Across industries, companies are reinventing their approach to customer research using JTBD. Here are a few notable examples where JTBD in action has driven results:

  • Spotify analyzed listening behaviors and discovered users were not simply “listening to music.” They were hiring playlists to focus while working, energize workouts, or boost mood on commutes. The result? Personalized playlists and real-time curation that aligned with specific emotional and functional jobs.
  • Intercom, a SaaS communication platform, identified that early users were hiring it not just to chat with customers, but to organize customer support, reduce inbound queries, and scale personalization. This led to product pivots and a clearer value proposition.
  • Hilti, a manufacturer of construction tools, realized their customers weren’t just buying drills — they were hiring Hilti to ensure uptime on the construction site, reduce capital investment, and keep teams productive. This insight led to a shift from one-time sales to an ongoing tool-as-a-service model.

Common Pitfalls and How to Avoid Them

While JTBD is a powerful methodology, it is not without its challenges. Organizations often make missteps in implementation. Here are several common pitfalls to avoid:

  • Focusing on solutions, not jobs. Remember, JTBD is about understanding the problem. Don’t jump to your product’s features — first understand the underlying job.
  • Overgeneralization. Vague or overly broad job definitions (“Become more organized”) don’t help. Make sure job statements are specific enough to generate insight and action.
  • Ignoring emotional and social contexts. Jobs are not always rational. Customers’ decisions are often influenced by esteem, trust, or avoiding embarrassment.
  • Skipping organizational alignment. JTBD should anchor not just product but marketing, service, and strategy. If only one department uses it, the insights will go unleveraged.
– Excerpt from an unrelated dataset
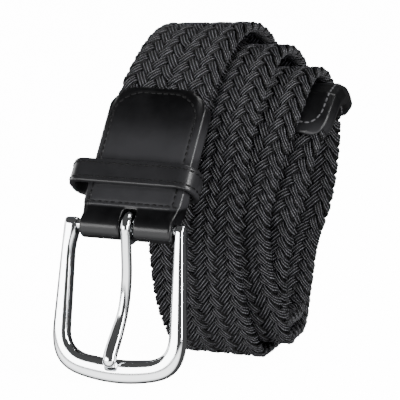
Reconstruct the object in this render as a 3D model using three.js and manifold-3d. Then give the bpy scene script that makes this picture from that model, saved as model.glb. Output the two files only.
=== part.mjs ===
// An elastic stretch belt, rolled up, with its pin buckle standing in front of the roll.
// Millimetres, +Z up, +X along the strap's width, -Y towards the buckle.
// The origin is on the surface the belt rests on, in the middle of the flattened foot of the roll.

import * as THREE from 'three';
import { mergeVertices } from 'three/addons/utils/BufferGeometryUtils.js';
import Module from 'manifold-3d';

const wasm = await Module();
wasm.setup();

// Driving dimensions of the braided strap and its roll
const strapWidth = 30.6;
const strapThickness = 3.8;
const layClearance = 1.0;
const rollRise = 45.9;
const joinTurn = 0.16;
const turnCount = 3.125;
const stationStep = 5.5;
const bankAngle = 3.5;

// Driving dimensions of the leather pieces
const leather = 1.6;
const fit = 0.3;
const tabWidth = 33.8;
const tabLength = 47;
const tabCorner = 12;
const foldWidth = 30;
const foldTaper = 5;
const barReach = 45.9;
const strapInTab = 36;
const slotSide = 0.7;
const keeperWidth = 7.6;
const keeperSlack = 4.6;
const keeperPlay = 1.4;
const keeperUp = 16;
const keeperAside = -2;
const keeperCorner = 3.6;
const tipWidth = 33.6;
const tipLength = 27;
const tipCorner = 6;
const tipWall = 1.5;

// Driving dimensions of the buckle and its tongue
const barRadius = 1.6;
const buckleInside = 33;
const sideBar = 3.5;
const sideFlare = 1.9;
const endBar = 7.2;
const endBow = 2.2;
const buckleReach = 47.15;
const buckleThickness = 4.8;
const buckleAside = -1.2;
const cornerOuter = 13;
const cornerInner = 8;
const toeRise = 3;
const knuckleUp = 1.9;
const edgeRound = 1.3;
const floorGap = 0.05;
const tongueWire = 3.3;
const tongueTip = 4.4;
const tongueSet = 1.6;
const tongueAside = -2.8;
const notchDepth = 0.8;
const tongueOverhang = 2.2;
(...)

Getting cross-functional buy-in and investing in JTBD literacy across the organization are essential steps in ensuring the framework delivers value.

The Future of JTBD in 2025 and Beyond

The integration of AI in customer data analysis, behavioral logging, and semantic processing is making JTBD research more scalable and personable than ever. Natural language processing (NLP) is being used by leading firms to automatically extract “jobs” from customer feedback, reviews, and support logs. At the same time, usability testing tools enhanced with eye-tracking and heatmap data are offering new layers of insight into unstated user goals and behaviors.

We are entering a new frontier where JTBD won’t just be a standalone research method—it will be embedded into the digital fabric of customer insight, enriched in real-time, and accessible across teams through centralized data platforms.

Key 2025 JTBD Trends to Watch:

  • AI-assisted job discovery from large-scale text and usage data
  • Linking JTBD with customer journey mapping tools and platforms
  • Micro-JTBDs that track contextual jobs throughout daily routines
  • Hyper-personalized experiences designed in response to real-time JTBD detection

Conclusion

Jobs-to-Be-Done continues to lead the evolution of customer research and innovation strategy. It offers a profound lens for viewing human motivation and for designing offerings that do not just sell, but serve. As we look to 2025 and beyond, the competitive advantage will lie with organizations that can not only gather customer data, but translate it into meaningful, job-based action.

The brilliance of JTBD is that it simultaneously demands empathy and precision. It requires businesses to listen intently and to build intentionally. In a rapidly evolving world, those who understand the job will always outperform those who simply chase the sale.